> **WORK TO BE COMPLETED**
Reproduce the material in full, unchanged.
▬▬▬
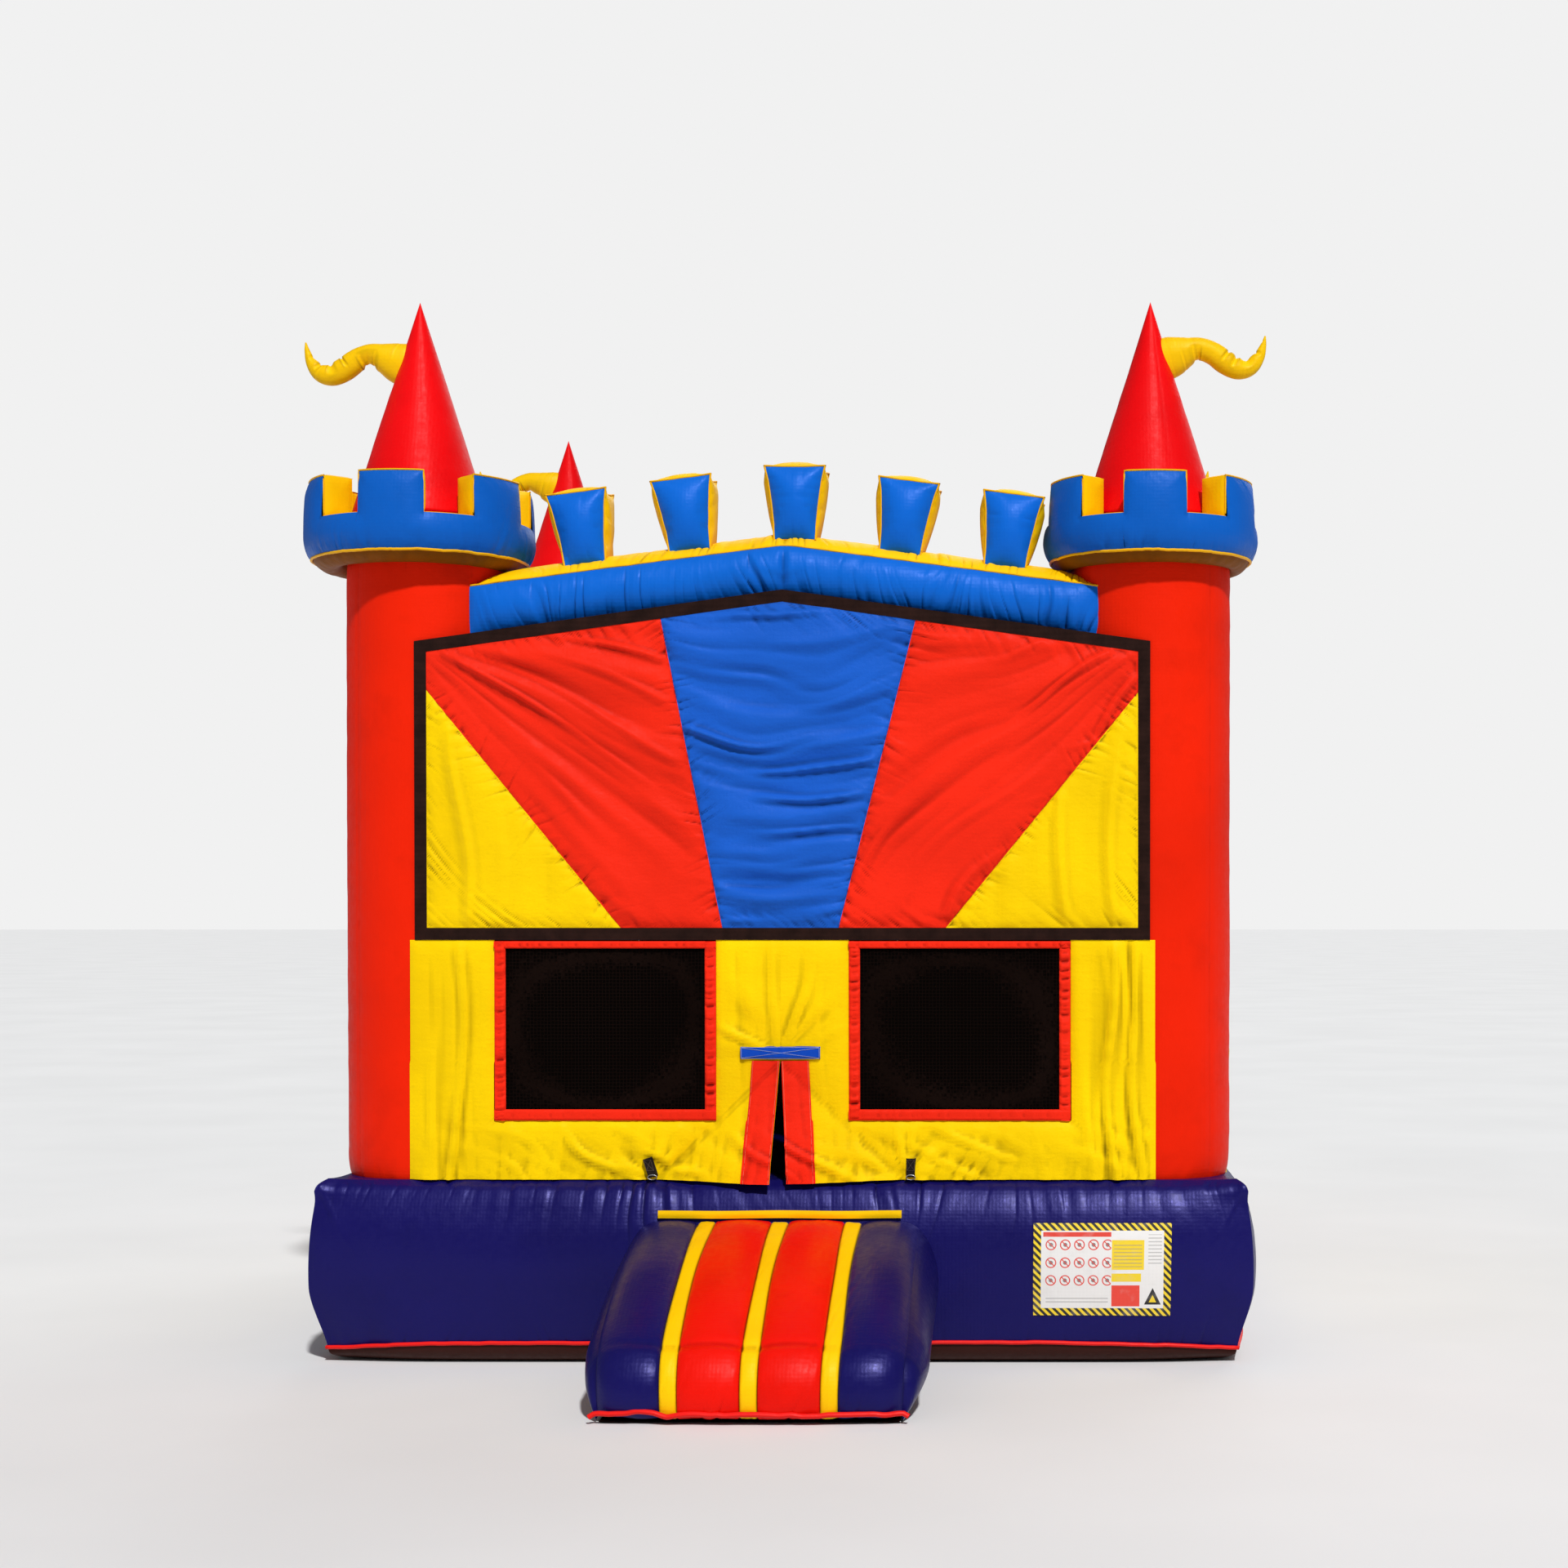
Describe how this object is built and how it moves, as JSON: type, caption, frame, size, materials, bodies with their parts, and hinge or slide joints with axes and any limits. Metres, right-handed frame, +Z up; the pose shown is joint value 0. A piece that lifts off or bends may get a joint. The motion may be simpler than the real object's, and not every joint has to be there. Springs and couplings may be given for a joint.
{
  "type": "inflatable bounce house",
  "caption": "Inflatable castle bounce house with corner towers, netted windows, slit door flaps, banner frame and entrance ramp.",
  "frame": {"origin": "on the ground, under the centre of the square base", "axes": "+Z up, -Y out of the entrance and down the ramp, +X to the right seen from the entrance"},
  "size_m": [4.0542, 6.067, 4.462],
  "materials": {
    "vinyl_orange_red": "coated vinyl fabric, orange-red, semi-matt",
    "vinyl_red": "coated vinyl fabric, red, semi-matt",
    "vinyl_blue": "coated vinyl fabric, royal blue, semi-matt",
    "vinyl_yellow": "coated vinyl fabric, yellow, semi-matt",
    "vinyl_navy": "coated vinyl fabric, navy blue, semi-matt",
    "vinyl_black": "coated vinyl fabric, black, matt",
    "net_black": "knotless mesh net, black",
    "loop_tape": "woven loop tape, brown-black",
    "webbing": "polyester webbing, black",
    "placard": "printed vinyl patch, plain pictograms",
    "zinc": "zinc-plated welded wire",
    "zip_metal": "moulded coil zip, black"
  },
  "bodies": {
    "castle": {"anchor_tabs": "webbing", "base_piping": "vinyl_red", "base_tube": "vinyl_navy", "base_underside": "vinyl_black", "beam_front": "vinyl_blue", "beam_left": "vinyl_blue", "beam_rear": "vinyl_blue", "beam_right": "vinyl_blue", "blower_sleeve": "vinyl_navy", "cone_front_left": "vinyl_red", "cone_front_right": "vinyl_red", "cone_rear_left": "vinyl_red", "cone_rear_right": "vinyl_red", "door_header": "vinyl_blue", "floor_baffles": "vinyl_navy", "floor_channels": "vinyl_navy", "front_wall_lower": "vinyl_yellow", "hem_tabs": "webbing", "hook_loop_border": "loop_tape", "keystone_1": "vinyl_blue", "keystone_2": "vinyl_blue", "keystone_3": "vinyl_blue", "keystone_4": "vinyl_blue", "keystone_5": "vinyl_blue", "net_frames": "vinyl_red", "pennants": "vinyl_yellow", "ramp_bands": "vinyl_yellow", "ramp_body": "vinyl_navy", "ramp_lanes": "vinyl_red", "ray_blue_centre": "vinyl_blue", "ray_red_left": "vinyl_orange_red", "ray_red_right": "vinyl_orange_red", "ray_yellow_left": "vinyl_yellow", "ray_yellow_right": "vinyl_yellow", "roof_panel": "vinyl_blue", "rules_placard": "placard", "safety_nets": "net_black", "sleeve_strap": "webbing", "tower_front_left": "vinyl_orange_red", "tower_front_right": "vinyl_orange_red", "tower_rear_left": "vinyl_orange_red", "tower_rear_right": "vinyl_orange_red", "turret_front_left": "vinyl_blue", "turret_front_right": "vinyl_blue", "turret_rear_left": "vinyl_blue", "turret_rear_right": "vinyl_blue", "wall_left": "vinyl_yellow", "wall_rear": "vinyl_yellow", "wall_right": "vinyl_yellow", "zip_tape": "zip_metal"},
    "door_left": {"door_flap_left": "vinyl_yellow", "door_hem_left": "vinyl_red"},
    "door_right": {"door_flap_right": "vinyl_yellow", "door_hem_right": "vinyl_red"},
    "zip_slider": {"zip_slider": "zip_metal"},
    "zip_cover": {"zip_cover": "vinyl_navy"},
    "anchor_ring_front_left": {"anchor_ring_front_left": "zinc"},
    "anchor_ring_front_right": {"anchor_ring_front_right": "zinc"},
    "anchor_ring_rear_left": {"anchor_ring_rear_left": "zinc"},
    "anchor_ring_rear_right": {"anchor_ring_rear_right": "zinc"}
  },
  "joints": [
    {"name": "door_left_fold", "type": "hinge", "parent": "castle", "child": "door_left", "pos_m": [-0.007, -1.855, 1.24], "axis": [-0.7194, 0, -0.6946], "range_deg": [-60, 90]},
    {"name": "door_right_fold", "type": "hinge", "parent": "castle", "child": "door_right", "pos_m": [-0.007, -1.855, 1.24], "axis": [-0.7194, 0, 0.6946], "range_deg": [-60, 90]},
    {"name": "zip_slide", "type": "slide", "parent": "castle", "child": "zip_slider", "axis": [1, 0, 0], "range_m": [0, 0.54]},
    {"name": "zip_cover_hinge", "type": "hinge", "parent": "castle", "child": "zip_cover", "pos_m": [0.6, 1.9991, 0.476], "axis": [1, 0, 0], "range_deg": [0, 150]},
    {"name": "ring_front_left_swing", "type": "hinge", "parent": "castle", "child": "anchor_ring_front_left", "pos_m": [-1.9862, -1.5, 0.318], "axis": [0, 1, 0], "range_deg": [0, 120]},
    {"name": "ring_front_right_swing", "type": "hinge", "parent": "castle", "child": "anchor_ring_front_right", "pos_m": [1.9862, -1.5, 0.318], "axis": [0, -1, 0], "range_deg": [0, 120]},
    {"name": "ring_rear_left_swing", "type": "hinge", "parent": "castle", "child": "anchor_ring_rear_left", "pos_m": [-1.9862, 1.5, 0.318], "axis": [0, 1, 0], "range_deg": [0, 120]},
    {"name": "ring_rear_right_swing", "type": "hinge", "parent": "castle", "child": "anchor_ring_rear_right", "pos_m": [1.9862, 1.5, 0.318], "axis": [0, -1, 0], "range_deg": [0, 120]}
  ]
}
▬▬▬
> **THE RESPONSE**
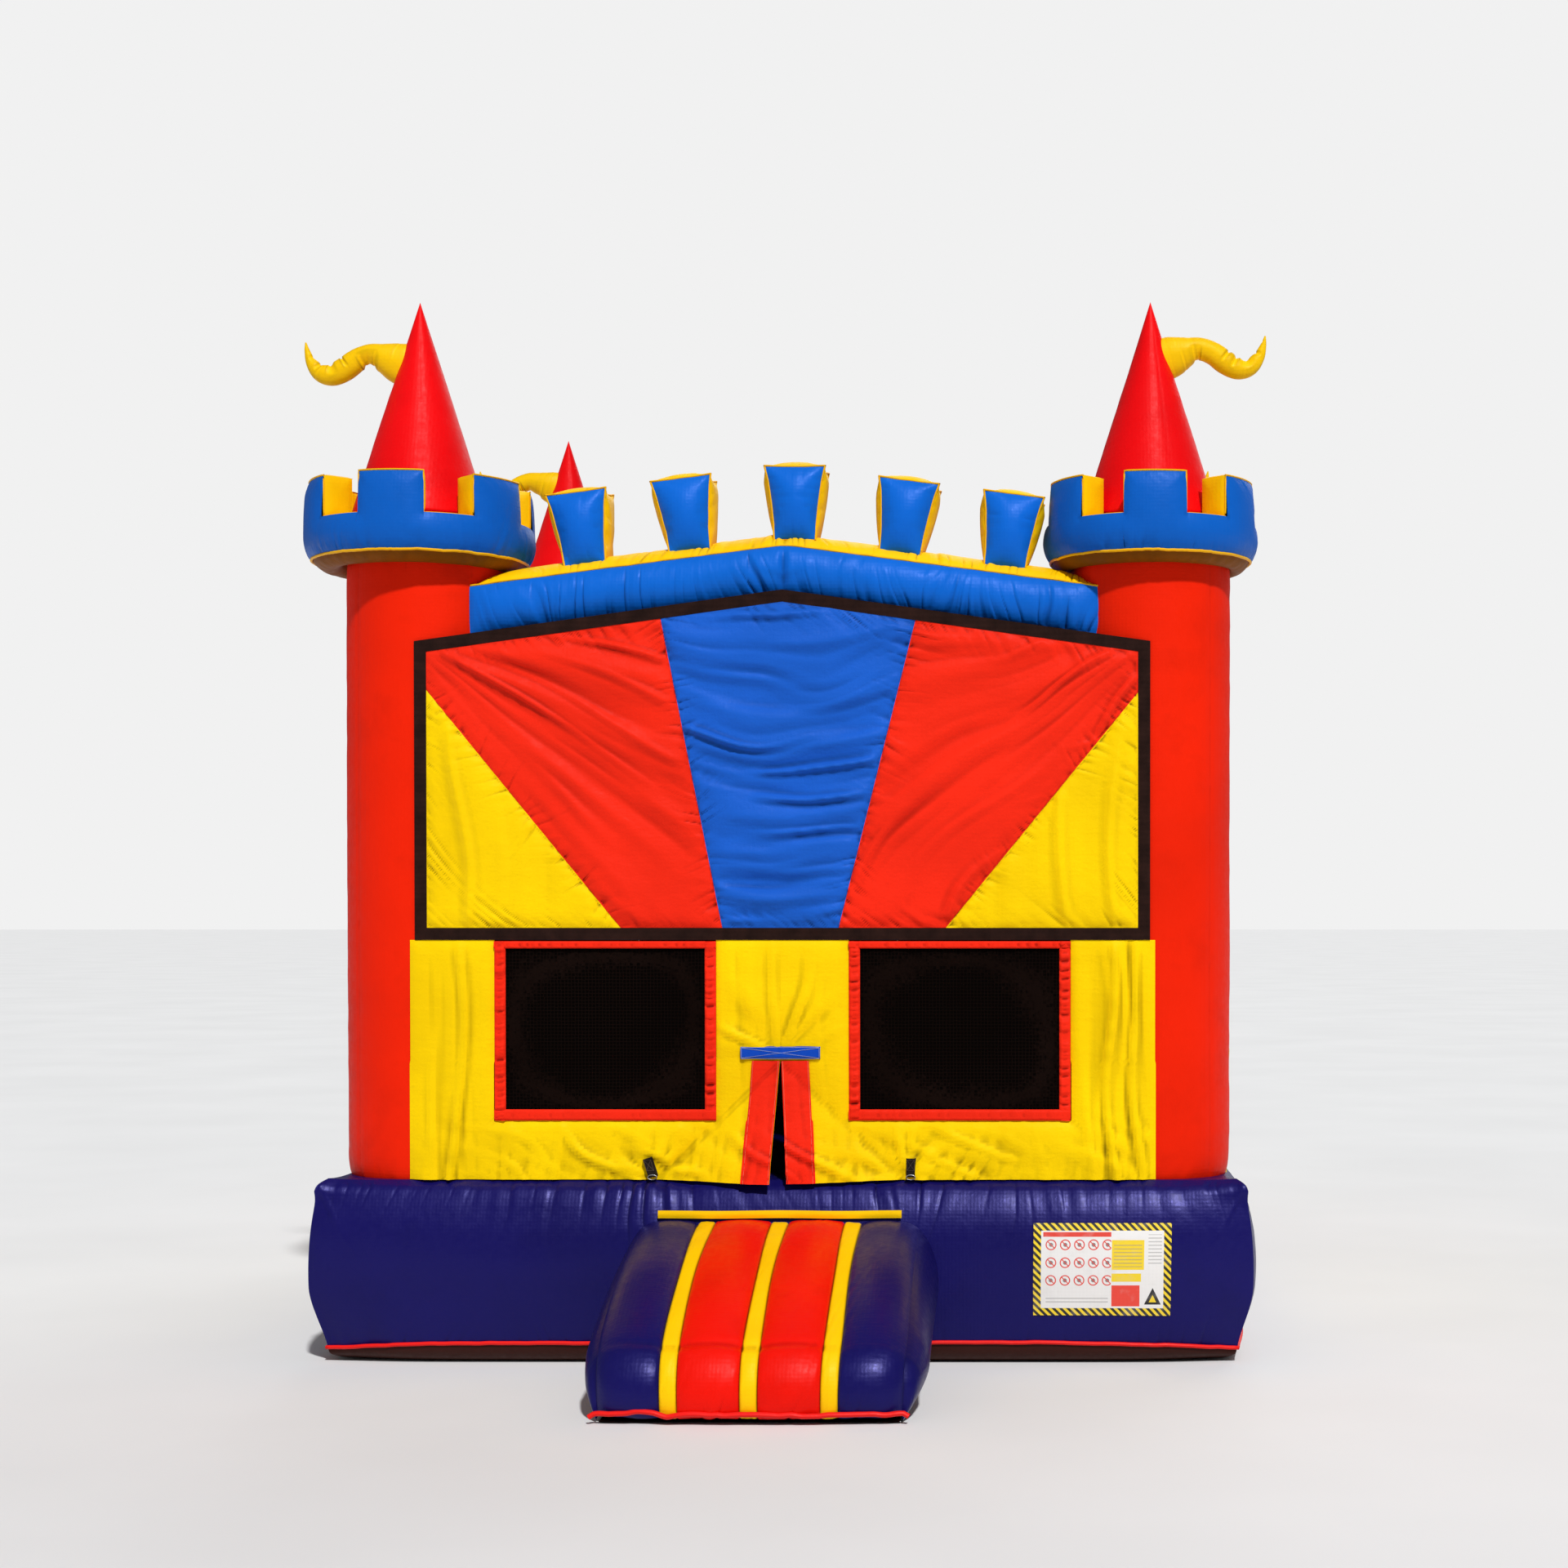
Describe how this object is built and how it moves, as JSON: type, caption, frame, size, materials, bodies with their parts, and hinge or slide joints with axes and any limits. Metres, right-handed frame, +Z up; the pose shown is joint value 0. A piece that lifts off or bends may get a joint. The motion may be simpler than the real object's, and not every joint has to be there. Springs and couplings may be given for a joint.
{
  "type": "inflatable bounce house",
  "caption": "Inflatable castle bounce house with corner towers, netted windows, slit door flaps, banner frame and entrance ramp.",
  "frame": {"origin": "on the ground, under the centre of the square base", "axes": "+Z up, -Y out of the entrance and down the ramp, +X to the right seen from the entrance"},
  "size_m": [4.0542, 6.067, 4.462],
  "materials": {
    "vinyl_orange_red": "coated vinyl fabric, orange-red, semi-matt",
    "vinyl_red": "coated vinyl fabric, red, semi-matt",
    "vinyl_blue": "coated vinyl fabric, royal blue, semi-matt",
    "vinyl_yellow": "coated vinyl fabric, yellow, semi-matt",
    "vinyl_navy": "coated vinyl fabric, navy blue, semi-matt",
    "vinyl_black": "coated vinyl fabric, black, matt",
    "net_black": "knotless mesh net, black",
    "loop_tape": "woven loop tape, brown-black",
    "webbing": "polyester webbing, black",
    "placard": "printed vinyl patch, plain pictograms",
    "zinc": "zinc-plated welded wire",
    "zip_metal": "moulded coil zip, black"
  },
  "bodies": {
    "castle": {"anchor_tabs": "webbing", "base_piping": "vinyl_red", "base_tube": "vinyl_navy", "base_underside": "vinyl_black", "beam_front": "vinyl_blue", "beam_left": "vinyl_blue", "beam_rear": "vinyl_blue", "beam_right": "vinyl_blue", "blower_sleeve": "vinyl_navy", "cone_front_left": "vinyl_red", "cone_front_right": "vinyl_red", "cone_rear_left": "vinyl_red", "cone_rear_right": "vinyl_red", "door_header": "vinyl_blue", "floor_baffles": "vinyl_navy", "floor_channels": "vinyl_navy", "front_wall_lower": "vinyl_yellow", "hem_tabs": "webbing", "hook_loop_border": "loop_tape", "keystone_1": "vinyl_blue", "keystone_2": "vinyl_blue", "keystone_3": "vinyl_blue", "keystone_4": "vinyl_blue", "keystone_5": "vinyl_blue", "net_frames": "vinyl_red", "pennants": "vinyl_yellow", "ramp_bands": "vinyl_yellow", "ramp_body": "vinyl_navy", "ramp_lanes": "vinyl_red", "ray_blue_centre": "vinyl_blue", "ray_red_left": "vinyl_orange_red", "ray_red_right": "vinyl_orange_red", "ray_yellow_left": "vinyl_yellow", "ray_yellow_right": "vinyl_yellow", "roof_panel": "vinyl_blue", "rules_placard": "placard", "safety_nets": "net_black", "sleeve_strap": "webbing", "tower_front_left": "vinyl_orange_red", "tower_front_right": "vinyl_orange_red", "tower_rear_left": "vinyl_orange_red", "tower_rear_right": "vinyl_orange_red", "turret_front_left": "vinyl_blue", "turret_front_right": "vinyl_blue", "turret_rear_left": "vinyl_blue", "turret_rear_right": "vinyl_blue", "wall_left": "vinyl_yellow", "wall_rear": "vinyl_yellow", "wall_right": "vinyl_yellow", "zip_tape": "zip_metal"},
    "door_left": {"door_flap_left": "vinyl_yellow", "door_hem_left": "vinyl_red"},
    "door_right": {"door_flap_right": "vinyl_yellow", "door_hem_right": "vinyl_red"},
    "zip_slider": {"zip_slider": "zip_metal"},
    "zip_cover": {"zip_cover": "vinyl_navy"},
    "anchor_ring_front_left": {"anchor_ring_front_left": "zinc"},
    "anchor_ring_front_right": {"anchor_ring_front_right": "zinc"},
    "anchor_ring_rear_left": {"anchor_ring_rear_left": "zinc"},
    "anchor_ring_rear_right": {"anchor_ring_rear_right": "zinc"}
  },
  "joints": [
    {"name": "door_left_fold", "type": "hinge", "parent": "castle", "child": "door_left", "pos_m": [-0.007, -1.855, 1.24], "axis": [-0.7194, 0, -0.6946], "range_deg": [-60, 90]},
    {"name": "door_right_fold", "type": "hinge", "parent": "castle", "child": "door_right", "pos_m": [-0.007, -1.855, 1.24], "axis": [-0.7194, 0, 0.6946], "range_deg": [-60, 90]},
    {"name": "zip_slide", "type": "slide", "parent": "castle", "child": "zip_slider", "axis": [1, 0, 0], "range_m": [0, 0.54]},
    {"name": "zip_cover_hinge", "type": "hinge", "parent": "castle", "child": "zip_cover", "pos_m": [0.6, 1.9991, 0.476], "axis": [1, 0, 0], "range_deg": [0, 150]},
    {"name": "ring_front_left_swing", "type": "hinge", "parent": "castle", "child": "anchor_ring_front_left", "pos_m": [-1.9862, -1.5, 0.318], "axis": [0, 1, 0], "range_deg": [0, 120]},
    {"name": "ring_front_right_swing", "type": "hinge", "parent": "castle", "child": "anchor_ring_front_right", "pos_m": [1.9862, -1.5, 0.318], "axis": [0, -1, 0], "range_deg": [0, 120]},
    {"name": "ring_rear_left_swing", "type": "hinge", "parent": "castle", "child": "anchor_ring_rear_left", "pos_m": [-1.9862, 1.5, 0.318], "axis": [0, 1, 0], "range_deg": [0, 120]},
    {"name": "ring_rear_right_swing", "type": "hinge", "parent": "castle", "child": "anchor_ring_rear_right", "pos_m": [1.9862, 1.5, 0.318], "axis": [0, -1, 0], "range_deg": [0, 120]}
  ]
}